-- START --

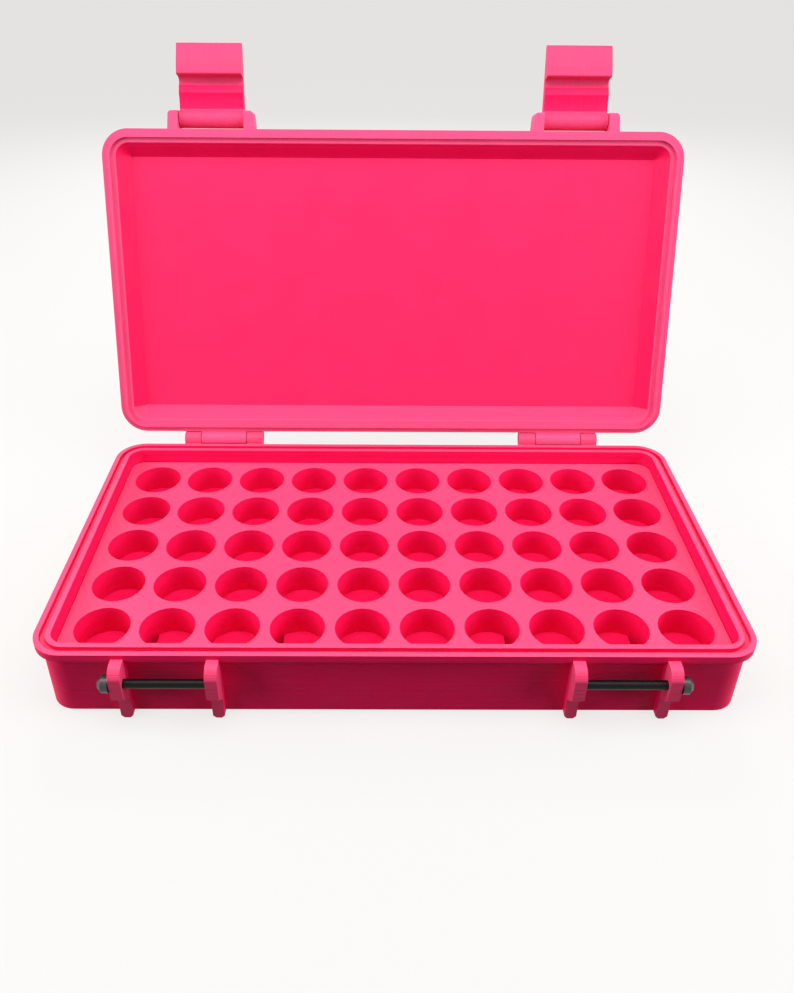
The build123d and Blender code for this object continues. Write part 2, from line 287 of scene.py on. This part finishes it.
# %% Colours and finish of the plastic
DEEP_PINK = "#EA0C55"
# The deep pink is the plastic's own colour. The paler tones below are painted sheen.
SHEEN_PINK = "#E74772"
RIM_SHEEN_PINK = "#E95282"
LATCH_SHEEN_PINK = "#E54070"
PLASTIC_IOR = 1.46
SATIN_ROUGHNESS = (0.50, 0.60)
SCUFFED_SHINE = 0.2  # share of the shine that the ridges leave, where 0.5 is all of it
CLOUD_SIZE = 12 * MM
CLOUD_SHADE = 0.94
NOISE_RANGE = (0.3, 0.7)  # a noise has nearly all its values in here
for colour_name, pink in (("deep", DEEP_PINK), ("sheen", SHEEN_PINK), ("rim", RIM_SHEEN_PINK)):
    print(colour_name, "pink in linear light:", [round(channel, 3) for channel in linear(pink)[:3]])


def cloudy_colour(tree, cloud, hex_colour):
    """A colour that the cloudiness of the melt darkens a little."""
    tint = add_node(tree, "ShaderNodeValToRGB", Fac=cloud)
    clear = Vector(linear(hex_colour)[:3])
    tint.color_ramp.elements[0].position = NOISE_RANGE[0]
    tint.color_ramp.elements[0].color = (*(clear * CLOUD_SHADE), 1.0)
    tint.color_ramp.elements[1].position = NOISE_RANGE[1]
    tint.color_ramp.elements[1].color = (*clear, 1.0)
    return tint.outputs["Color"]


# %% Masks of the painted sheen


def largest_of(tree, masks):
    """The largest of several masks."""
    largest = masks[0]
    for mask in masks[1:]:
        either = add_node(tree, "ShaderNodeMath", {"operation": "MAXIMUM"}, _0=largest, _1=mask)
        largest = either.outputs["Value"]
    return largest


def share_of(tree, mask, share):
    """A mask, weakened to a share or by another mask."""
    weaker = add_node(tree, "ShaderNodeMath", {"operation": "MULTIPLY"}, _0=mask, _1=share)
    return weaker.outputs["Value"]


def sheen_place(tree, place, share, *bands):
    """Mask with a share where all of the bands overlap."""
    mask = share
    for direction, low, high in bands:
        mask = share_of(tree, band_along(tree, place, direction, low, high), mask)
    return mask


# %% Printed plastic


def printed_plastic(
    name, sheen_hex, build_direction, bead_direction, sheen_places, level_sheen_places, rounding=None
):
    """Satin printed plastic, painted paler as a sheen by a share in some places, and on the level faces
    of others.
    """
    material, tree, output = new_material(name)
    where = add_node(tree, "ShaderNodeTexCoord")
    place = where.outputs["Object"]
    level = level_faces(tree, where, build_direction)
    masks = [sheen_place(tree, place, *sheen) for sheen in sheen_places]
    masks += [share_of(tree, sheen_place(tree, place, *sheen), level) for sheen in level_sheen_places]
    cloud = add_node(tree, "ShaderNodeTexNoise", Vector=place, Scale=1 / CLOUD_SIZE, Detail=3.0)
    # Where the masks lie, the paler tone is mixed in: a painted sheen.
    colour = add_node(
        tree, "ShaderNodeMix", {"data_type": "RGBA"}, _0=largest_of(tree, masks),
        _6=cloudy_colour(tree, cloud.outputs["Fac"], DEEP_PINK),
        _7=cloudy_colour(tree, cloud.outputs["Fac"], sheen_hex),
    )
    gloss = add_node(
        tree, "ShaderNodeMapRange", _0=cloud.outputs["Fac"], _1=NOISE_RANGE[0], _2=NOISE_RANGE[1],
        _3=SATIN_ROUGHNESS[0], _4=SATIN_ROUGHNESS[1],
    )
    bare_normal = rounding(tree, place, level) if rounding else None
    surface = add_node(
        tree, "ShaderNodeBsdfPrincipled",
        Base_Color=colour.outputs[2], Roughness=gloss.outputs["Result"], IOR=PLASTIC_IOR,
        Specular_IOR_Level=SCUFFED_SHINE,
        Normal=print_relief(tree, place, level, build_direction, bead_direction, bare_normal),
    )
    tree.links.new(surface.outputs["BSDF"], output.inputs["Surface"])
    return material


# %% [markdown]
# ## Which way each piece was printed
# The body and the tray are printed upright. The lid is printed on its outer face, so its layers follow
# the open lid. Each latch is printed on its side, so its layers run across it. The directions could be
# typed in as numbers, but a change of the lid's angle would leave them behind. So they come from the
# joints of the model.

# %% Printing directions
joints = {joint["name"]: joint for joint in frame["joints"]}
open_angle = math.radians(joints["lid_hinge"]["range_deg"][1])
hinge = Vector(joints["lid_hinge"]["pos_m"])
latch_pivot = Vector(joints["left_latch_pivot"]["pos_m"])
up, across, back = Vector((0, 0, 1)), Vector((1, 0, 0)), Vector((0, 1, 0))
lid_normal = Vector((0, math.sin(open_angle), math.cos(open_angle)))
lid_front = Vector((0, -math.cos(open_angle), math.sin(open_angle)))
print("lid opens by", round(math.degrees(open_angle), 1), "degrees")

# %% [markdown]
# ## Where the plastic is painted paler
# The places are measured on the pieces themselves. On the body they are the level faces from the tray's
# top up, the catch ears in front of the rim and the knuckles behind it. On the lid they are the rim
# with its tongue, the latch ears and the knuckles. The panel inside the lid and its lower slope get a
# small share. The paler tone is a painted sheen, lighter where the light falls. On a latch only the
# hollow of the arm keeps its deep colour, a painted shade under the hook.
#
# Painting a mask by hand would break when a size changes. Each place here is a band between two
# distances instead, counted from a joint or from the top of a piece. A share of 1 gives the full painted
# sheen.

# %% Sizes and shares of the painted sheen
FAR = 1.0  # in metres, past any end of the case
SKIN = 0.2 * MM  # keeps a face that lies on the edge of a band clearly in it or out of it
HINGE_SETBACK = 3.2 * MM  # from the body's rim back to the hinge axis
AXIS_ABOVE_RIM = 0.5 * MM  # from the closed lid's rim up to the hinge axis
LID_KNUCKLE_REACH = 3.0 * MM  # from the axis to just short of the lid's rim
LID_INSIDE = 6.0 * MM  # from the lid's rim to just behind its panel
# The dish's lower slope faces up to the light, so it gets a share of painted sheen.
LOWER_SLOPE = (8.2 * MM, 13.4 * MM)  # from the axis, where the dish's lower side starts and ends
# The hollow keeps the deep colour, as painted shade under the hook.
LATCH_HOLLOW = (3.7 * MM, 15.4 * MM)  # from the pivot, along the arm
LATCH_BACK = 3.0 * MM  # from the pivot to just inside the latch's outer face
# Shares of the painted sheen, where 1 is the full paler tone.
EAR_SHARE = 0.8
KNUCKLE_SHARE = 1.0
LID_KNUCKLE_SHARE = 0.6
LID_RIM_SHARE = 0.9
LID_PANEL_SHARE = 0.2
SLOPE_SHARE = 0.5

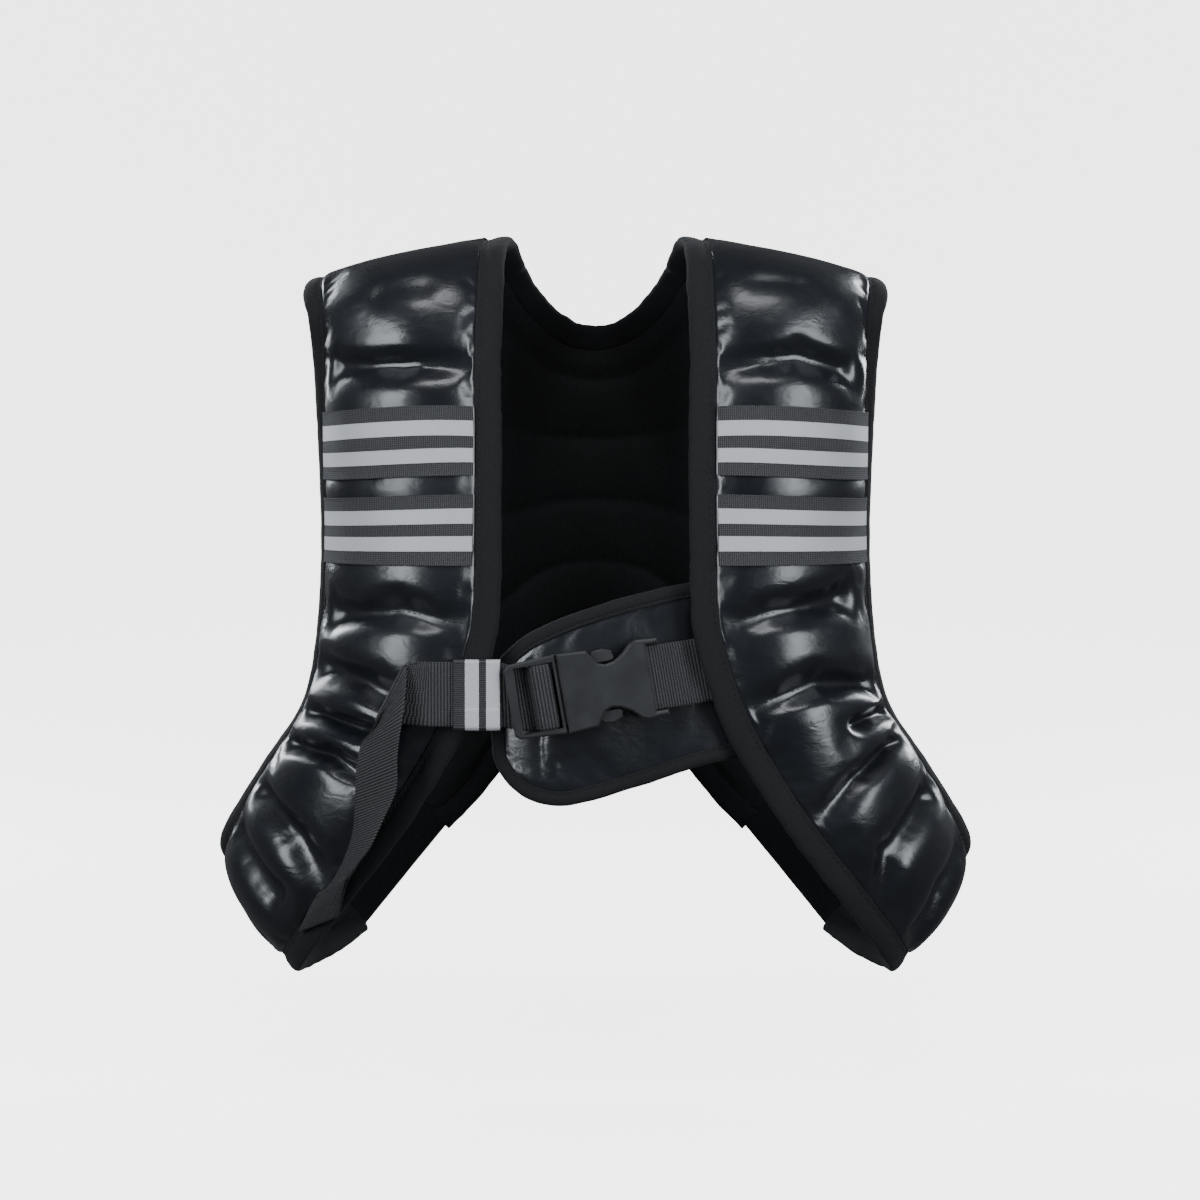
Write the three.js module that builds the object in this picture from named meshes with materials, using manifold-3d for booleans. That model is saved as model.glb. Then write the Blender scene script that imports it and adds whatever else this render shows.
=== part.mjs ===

-- END --

Everything from the line with "Write the three.js" to the end of the listing above needs to be duplicated exactly, both end lines included, with nothing more.

Write the three.js module that builds the object in this picture from named meshes with materials, using manifold-3d for booleans. That model is saved as model.glb. Then write the Blender scene script that imports it and adds whatever else this render shows.
=== part.mjs ===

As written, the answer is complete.